No. I mean, there are several elements in this. And if we start on the market and the demand, it's definitely there. Data migration is a big issue in the pharma industry, both driven by regulatory perspective but also now in the commercial space when there's a lot of things ongoing as well, right? So it's -- the demand is there. And of course, Veeva is the big players who are affecting what's happening and what happened sometimes back, where our response to that change was not pressed enough, was that they started Veeva say, "Hey, instead of giving all this business to partners, we will try to build those -- we will build those capabilities ourselves." We underestimated the kind of speed with which they could do that. So they were -- rapidly to actually bid that capability, which means our revenue stream coming through Veeva more or less went down to 0 during a fairly short period. And going forward, what we see and what we have done, we see already that some of the more complex migrations they come back to us. because we see a pickup in revenue streams from that kind of channel. But in parallel, we have also started to use the data migration capabilities in other areas because there are migrations that are needed that is outside the Veeva areas. And this, together with the reduction of capacity means that we will come back to a profitable business but at a lower level than we were when the already started like 18 months ago. So it is a big change, but we will come back to profitability but at a slightly lower level than we were when this started.
Okay. And the final one. Guidance you give for the other remaining quarter is an acceleration both in revenue and net profitability. I was wondering when we then look at will end the year, for instance, the profit margins in the fourth quarter. Is that the margins that we should think of when we move into Q2 beyond this year?
When we look at the cost levels, we expect to be at a rate that you can extrapolate into the next year. But of course, you have seen some seasonality over the year, and I expect we will have the same sort of seasonality looking into '25. But of course, it is a gradual improvement on the profitability, so it is an indication of how -- at what level we will start at in '25.
[Operator Instructions] And we have a follow-up from Poul Jessen from Danske Bank.
That's just a simple one. Savings you're doing on your locations that was earlier you make an indication of how large they are?
When we talk about the facilities, it's expected between DKK 15 million and DKK 20 million is in that range that we are looking into for the full year.

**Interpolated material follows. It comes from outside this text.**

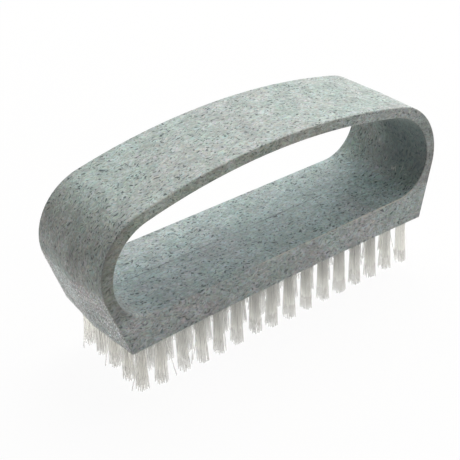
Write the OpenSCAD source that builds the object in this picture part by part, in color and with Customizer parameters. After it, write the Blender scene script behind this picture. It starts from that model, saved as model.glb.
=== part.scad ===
// Bow-handled nail brush: one moulded handle, blind holes in its underside,
// and nylon tufts that are folded over flat wire staples and driven into them.
// +X runs along the brush, +Y across it, +Z up. The origin is midway between
// the four outer corners, on the plane that the trimmed bristle tips stand on.

/* [Handle outline] */
// Length of the underside, corner to corner
block_len = 84; // [70:0.5:101]
// Height from the underside's corners to the crown of the bow
body_h = 35.3; // [29:0.1:43]
// Lean of the flat ends, outward from upright
end_lean = 17.4; // [10:0.2:22]
// Height above the underside at which the handle is longest
widest_h = 17.35; // [14:0.05:20]
// Radius of the rounded ends
end_r = 14; // [11:0.1:15]
// Rise of the underside between its two end corners
camber = 0.6; // [0.2:0.1:1]

/* [Handle width] */
// Width across the faces at the underside
body_w = 27.8; // [23:0.1:34]
// Inward lean of each face, so that the bow is narrower than the block
face_lean = 2.9; // [0.5:0.1:4]
// Draft of the outside, from each face to the parting line at mid width
outer_draft = 3.1; // [0.5:0.1:5]
// Draft of the finger opening, from each face to the parting line
inner_draft = 4.4; // [0.5:0.1:6]
// Radius on the rims of both faces
rim_r = 0.35; // [0.2:0.05:1]

/* [Finger opening] */
// Thickness of the block under the opening, measured at the faces
block_t = 7.45; // [6.2:0.05:9]
// Thickness of the bow at its crown, measured at the faces
bow_t = 2.55; // [2:0.05:4]
// Thickness of the end walls where the handle is longest
end_wall = 2.65; // [2:0.05:4]
// Radius of the opening's lower corners
low_corner_r = 9.2; // [7:0.1:11]
// Radius of the opening's upper corners
high_corner_r = 12.3; // [10:0.1:14]

/* [Tufts] */
// Tufts along the brush
columns = 16; // [10:1:20]
// Tufts across the brush
rows = 5; // [3:1:6]
// From the underside's end corner to the centre of the first tuft
end_margin = 3.45; // [2.6:0.05:6]
// From a face to the centre of the first tuft
side_margin = 3; // [2.4:0.05:5]
// Free length of the bristles below the underside's corners
bristle_len = 12.6; // [8:0.1:18]
// Diameter of each blind hole
hole_d = 2.6; // [2:0.05:3.2]
// Thickness left between the holes and the finger opening, at the faces
hole_floor = 2.05; // [1.6:0.05:2.6]
// Clearance between a packed tuft and its hole, on the radius
tuft_fit = 0.04; // [0.02:0.01:0.1]
// Diameter of a tuft across its trimmed tips
tip_d = 3; // [2.4:0.1:3.6]

/* [Staples] */
// Thickness of the flat staple wire
staple_t = 0.4; // [0.3:0.05:0.5]
// Height of a staple along its hole
staple_h = 1.6; // [1.2:0.1:2]
// How far each end of a staple bites into the wall of its hole
staple_bite = 0.3; // [0.1:0.05:0.4]
// Chamfer on the two leading corners of a staple
staple_nose = 0.35; // [0.1:0.05:0.5]
// Clearance between a staple and the filaments folded over it
staple_fit = 0.03; // [0.01:0.01:0.05]

/* [Hidden] */
$fn = 64;
eps = 0.01;
// Neighbouring stretches of a sweep overlap by this angle
lap = 0.001;

// Every part rides above the plane of the bristle tips
under_z = bristle_len;

// Sizes that two stretches share are kept to whole microns, so that they meet
function micron(v) = round(v * 1000) / 1000;

// Turns are nudged by less than 0.02 degrees, to one whose cosine and sine stay
// a unit vector when they are kept to six digits, so that nothing is stretched
function six_digits(v) = let (unit = pow(10, 5 - floor(log(abs(v))))) round(v * unit) / unit;
function stretch(a) = abs(norm([six_digits(cos(a)), six_digits(sin(a))]) - 1);
function nudged(a) =
    let (turns = [for (i = [-200:200]) a + i * 0.0001])
    let (least = min([for (turn = turns) stretch(turn)]))
    [for (turn = turns) if (stretch(turn) == least) turn][0];

// Polar angle at which the circle of radius r at c blends into an arch that
// peaks at height top over x = 0
function arch_start(c, r, top) =
    let (rise = top - c[1])
    let (arch_r = (pow(c[0], 2) + pow(rise, 2) - pow(r, 2)) / (2 * (rise - r)))
    acos(c[0] / (arch_r - r));

// Radius of that arch
function arch_r(c, r, start) = micron(r + c[0] / cos(start));

// Right-hand half of the outline on a face: [x, height above the underside].
// Every radius shrinks when the height that it has to fit in gets too low.
end_round = micron(min(end_r, 0.8 * (body_h - widest_h)));
side_len = (widest_h - end_round * sin(end_lean)) / cos(end_lean);
end_x = block_len / 2 + side_len * sin(end_lean) - end_round * cos(end_lean);
end_c = [micron(end_x), widest_h];
end_turn = nudged(end_lean + arch_start(end_c, end_round, body_h));
crown_start = end_turn - end_lean;
crown_r = arch_r(end_c, end_round, crown_start);

// Right-hand half of the finger opening on a face
gap_half = end_c[0] + end_round - end_wall;
gap_top = body_h - bow_t;
low_round = micron(min(low_corner_r, 0.4 * (gap_top - block_t)));
gap_mid = block_t + low_round;
high_round = micron(min(high_corner_r, 0.8 * (gap_top - gap_mid)));
low_c = [gap_half - low_round, gap_mid];
high_c = [gap_half - high_round, gap_mid];
vault_start = nudged(arch_start(high_c, high_round, gap_top));
vault_r = arch_r(high_c, high_round, vault_start);

// Depth of every drafted profile: from a face to just past mid width
half_depth = body_w / 2 + 1;
outer_gain = micron(half_depth * tan(outer_draft));
inner_loss = micron(half_depth * tan(inner_draft));
// Length of stock below the underside, which the camber cut removes
stock = 6;
// Thickness of the ring that the opening's walls are cut from, and its middle
ring_t = end_round * 0.6;
ring_mid = end_round - ring_t / 2;
block_top = end_c + ring_mid * [cos(end_lean), -sin(end_lean)];
block_foot = block_top - (side_len + stock - 1) * [sin(end_lean), cos(end_lean)];
camber_r = (pow(block_len / 2, 2) + pow(camber, 2)) / (2 * camber);

// The tufts are spread evenly between the margins
column_pitch = (block_len - 2 * end_margin) / (columns - 1);
row_pitch = (body_w - 2 * side_margin) / (rows - 1);

// A tuft and its staple in their hole, measured from the tips
root_d = hole_d - 2 * tuft_fit;
hole_cone = hole_d / 5;
hole_depth = block_t - hole_floor;
hole_end = under_z + hole_depth;
fold_t = root_d / 3;
staple_top = hole_end - hole_cone - fold_t;
staple_w = hole_d + 2 * staple_bite;

rim_steps = 4;

function two(i) = i < 10 ? str("0", i) : str(i);
tuft_names = [for (i = [1:columns]) str("tuft_column_", two(i))];
staple_names = [for (i = [1:columns]) str("staple_column_", two(i))];

// ---------- drafted profiles: [distance outward, depth in from the face] ----------

// Rounded rim of a solid whose side meets the face at r
function outer_rim(r) =
    let (c = rim_r * tan(outer_draft) - rim_r / cos(outer_draft))
    [for (i = [0:rim_steps]) let (a = -90 + i * (90 - outer_draft) / rim_steps)
        [r + micron(c + rim_r * cos(a)), micron(rim_r + rim_r * sin(a))]];

// Rounded rim of an opening whose side meets the face at r
function inner_rim(r) =
    let (c = rim_r / cos(inner_draft) - rim_r * tan(inner_draft))
    [for (i = [0:rim_steps]) let (a = -90 - i * (90 - inner_draft) / rim_steps)
        [r + micron(c + rim_r * cos(a)), micron(rim_r + rim_r * sin(a))]];

// Ring of the handle, from r - ring_t out to r, and wider at mid width
module ring_profile(r)
    polygon(concat(
        [[r - ring_t, half_depth], [r - ring_t, 0]],
        outer_rim(r),
        [[r + outer_gain, half_depth]]));

// Cutter of the opening, from r - back out to r, narrower at mid width
module gap_profile(r, back)
    polygon(concat(
        [[r - back, half_depth], [r - back, -1], [inner_rim(r)[0][0], -1]],
        inner_rim(r),
        [[r - inner_loss, half_depth]]));

// Frame at point c of the outline, with X turned to the polar angle a
module ray(c, a)
    translate([c[0], 0, c[1]])
        rotate([0, -a, 0])
            children();

// Sweeps a profile through an angle round the frame's Y axis
module bend(angle)
    rotate([90, 0, 0])
        rotate_extrude(angle = angle, $fn = 180)
            children();

// Sweeps a profile a length back along the frame's Z axis
module straight(len)
    translate([0, 0, -len])
        mirror([0, 1, 0])
            linear_extrude(height = len)
                children();

// Extrudes an outline drawn on a face inward through the depth of a half
module filler(from, points)
    translate([0, -from, 0])
        rotate([90, 0, 0])
            linear_extrude(height = half_depth - from)
                polygon(points);

// ---------- handle ----------

// One quarter of the handle with its opening unfilled, in the face's frame
module quarter_outside() {
    ray(end_c, -end_lean) {
        straight(side_len + stock) ring_profile(end_round);
        bend(end_turn + lap) ring_profile(end_round);
        rotate([0, -end_turn, 0])
            translate([end_round - crown_r, 0, 0])
                bend(91 - crown_start) ring_profile(crown_r);
    }
    filler(0, [
        [-stock, block_top[1]],
        [-stock, block_foot[1]],
        block_foot,
        block_top]);
}

// One quarter of the finger opening, in the face's frame
module quarter_gap() {
    ray(low_c, -90) {
        straight(low_c[0] + stock) gap_profile(low_round, low_round);
        bend(90) gap_profile(low_round, low_round);
    }
    ray(high_c, 0)
        bend(vault_start + lap) gap_profile(high_round, high_round);
    ray(high_c, vault_start)
        translate([high_round - vault_r, 0, 0])
            bend(91 - vault_start) gap_profile(vault_r, high_round);
    filler(-1, [
        [-stock, gap_mid - low_round / 2],
        [high_c[0], gap_mid - low_round / 2],
        high_c,
        high_c + high_round * 0.2 * [cos(vault_start), sin(vault_start)],
        [0, gap_top - high_round * 0.8],
        [-stock, gap_top - high_round * 0.8]]);
}

// The quarter of the handle that lies on the +X and +Y sides
module quarter_handle()
    intersection() {
        translate([0, body_w / 2, 0])
            rotate([face_lean, 0, 0])
                difference() {
                    quarter_outside();
                    quarter_gap();
                }
        translate([0, 0, -2 * stock])
            cube([block_len, body_w, body_h + 4 * stock]);
    }

module half_handle() {
    quarter_handle();
    mirror([1, 0, 0]) quarter_handle();
}

// Takes the stock off below the cambered underside
module camber_cut()
    translate([0, 0, camber - camber_r])
        rotate([90, 0, 0])
            cylinder(r = camber_r, h = 2 * body_w, center = true, $fn = 720);

module each_tuft(column)
    for (row = [1:rows])
        translate([
            (column - (columns + 1) / 2) * column_pitch,
            (row - (rows + 1) / 2) * row_pitch,
            0])
            children();

// Blind hole with a drill-pointed end, and the track that its staple cuts
module hole() {
    translate([0, 0, under_z - stock])
        cylinder(d = hole_d, h = stock + hole_depth - hole_cone);
    translate([0, 0, hole_end - hole_cone])
        cylinder(d1 = hole_d, d2 = hole_d / 2, h = hole_cone);
    translate([-staple_w / 2, -staple_t / 2, under_z - stock])
        cube([staple_w, staple_t, staple_top - under_z + stock]);
}

module handle()
    color([0.60, 0.65, 0.63])
        difference() {
            translate([0, 0, under_z]) {
                half_handle();
                mirror([0, 1, 0]) half_handle();
            }
            translate([0, 0, under_z]) camber_cut();
            for (column = [1:columns])
                each_tuft(column) hole();
        }

// ---------- tufts and staples ----------

// Bundle of filaments, folded over its staple and flaring to trimmed tips
module tuft()
    difference() {
        union() {
            cylinder(d1 = tip_d, d2 = root_d, h = under_z);
            intersection() {
                translate([0, 0, under_z])
                    cylinder(d = root_d, h = staple_top + fold_t - under_z);
                union() {
                    translate([-root_d, -root_d, under_z])
                        cube([2 * root_d, 2 * root_d, staple_top - under_z - staple_h / 2]);
                    translate([0, 0, staple_top + fold_t - root_d / 2 - eps])
                        rotate([0, 90, 0])
                            cylinder(d = root_d + eps, h = 2 * root_d, center = true);
                }
            }
        }
        translate([-root_d, -staple_t / 2 - staple_fit, staple_top - staple_h - staple_fit])
            cube([2 * root_d, staple_t + 2 * staple_fit, staple_h + 2 * staple_fit]);
    }

// Flat wire staple, its leading corners broken so that it enters the hole
module staple()
    translate([0, staple_t / 2, staple_top])
        rotate([90, 0, 0])
            linear_extrude(height = staple_t)
                polygon([
                    [-staple_w / 2, -staple_h],
                    [staple_w / 2, -staple_h],
                    [staple_w / 2, -staple_nose],
                    [staple_w / 2 - staple_nose, 0],
                    [staple_nose - staple_w / 2, 0],
                    [-staple_w / 2, -staple_nose]]);

module tuft_column(column)
    color([0.90, 0.89, 0.85])
        each_tuft(column) tuft();

module staple_column(column)
    color([0.75, 0.70, 0.55])
        each_tuft(column) staple();

handle();
for (i = [1:columns]) {
    tuft_column(i);
    staple_column(i);
}
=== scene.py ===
"""Looks of the nail brush: stone-fleck plastic, loose nylon filaments, and a pale studio.

Everything is in metres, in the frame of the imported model. The filaments take their
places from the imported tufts, and the handle and the staples keep their own shapes.
"""
import math
import random

import bpy
from mathutils import Matrix, Vector

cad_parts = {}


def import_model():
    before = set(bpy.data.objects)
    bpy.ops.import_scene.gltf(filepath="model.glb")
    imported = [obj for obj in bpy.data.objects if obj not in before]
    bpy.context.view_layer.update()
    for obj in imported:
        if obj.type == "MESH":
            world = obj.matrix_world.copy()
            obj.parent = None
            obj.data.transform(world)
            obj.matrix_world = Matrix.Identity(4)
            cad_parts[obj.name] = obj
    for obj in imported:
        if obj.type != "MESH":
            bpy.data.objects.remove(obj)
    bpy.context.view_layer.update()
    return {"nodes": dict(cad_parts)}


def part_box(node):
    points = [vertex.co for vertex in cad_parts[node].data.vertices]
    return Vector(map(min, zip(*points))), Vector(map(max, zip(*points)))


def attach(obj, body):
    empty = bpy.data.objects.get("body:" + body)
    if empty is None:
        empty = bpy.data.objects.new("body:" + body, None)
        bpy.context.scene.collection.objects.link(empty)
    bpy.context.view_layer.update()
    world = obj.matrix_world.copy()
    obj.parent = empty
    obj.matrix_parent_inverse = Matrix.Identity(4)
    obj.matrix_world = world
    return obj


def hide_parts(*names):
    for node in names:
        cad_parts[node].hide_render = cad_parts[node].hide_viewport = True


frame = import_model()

MM = 0.001
SEED = 11
WHITE = (1, 1, 1, 1)

# ---------- tufts ----------
ROWS = 5
FILAMENT_R = 0.12 * MM
FILAMENT_SIDES = 6
PACKING = 2.55           # distance between filaments, in filament radii
ROOT_SHARE = 0.80        # radius of the tuft in its hole, as a share of its radius at the tips
TIP_DROP = 0.6 * MM      # how far the longest filaments pass the trimmed tips
LEG_STEPS = (0.0, 0.34, 0.67, 1.0)
LEG_CURVE = 1.15         # above 1, a leg leans out more towards its tip
FLARE = (1.0, 1.9)       # least and most of a leg's flare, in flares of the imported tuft
STRAY_SHARE = 0.05       # share of the legs that stray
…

Versus the spend you had last year?
Yes, correct, and we have, of course, transition cost and moving costs this year that has been expensed.
In Q1 and Q2?
I will have a little bit in spilling into Q3 as we had some activities carried out in relation to the move and also Okay.
As it seems we have no further questions in the queue. I will hand it back to the speakers for any closing remarks.
Okay. Thank you very much for your questions. And also, thank you very much for listening in. Please do not hesitate to reach out to either me or Carsten if you have any further questions. I wish you all a good day.